I could go on and on—the ecobee Smart allows you to set the fan to run for however long you wish after the compressor kicks off to take advantage of the fact that it takes a while for your compressor coils to warm up, which keeps the house a little cooler without using much energy at all—but given how much this thermostat is capable of, it would take another five thousand words to merely hint at its capabilities, and the way I use my system may not have much relevance for the way you use yours. Suffice it to say, you couldn’t ask for a more advanced, attractive, easy—and fun—to use thermostat than this.
If I have one little complaint, it’s that the ecobee Smart doesn’t integrate with home automation systems just yet. The company is apparently getting a lot of feedback from Control4 customers who want to tie it into the rest of the home, though, so an API is in the works, and should be officially announced in the next few months. That’s a far cry from the attitude of Nest Labs, who went out of their way to shut down a dealer who had figure out how to write a Control4 driver for the Nest, forced updated firmware on customers that specifically crippled Control4 integration, and who seem to have no interest in working with home automation companies to develop an interoperability solution.

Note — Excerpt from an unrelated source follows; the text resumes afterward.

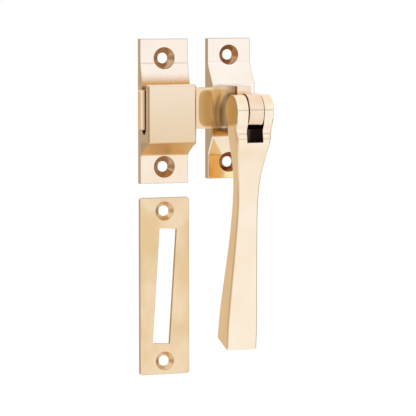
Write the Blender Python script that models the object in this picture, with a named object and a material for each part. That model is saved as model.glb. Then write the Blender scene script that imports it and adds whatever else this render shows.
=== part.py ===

So if you are a home automation lover who wants nothing less than total integration—or are a custom installer with such a client—hold off for a few months. The API is coming. If having another app on your smart phone or tablet isn’t too much of an inconvenience for now, though, and are looking for the ultimate in HVAC control, I’ve yet to see another solution that comes close to what the ecobee Smart Thermostat can do, much less this beautifully, elegantly, and intuitively.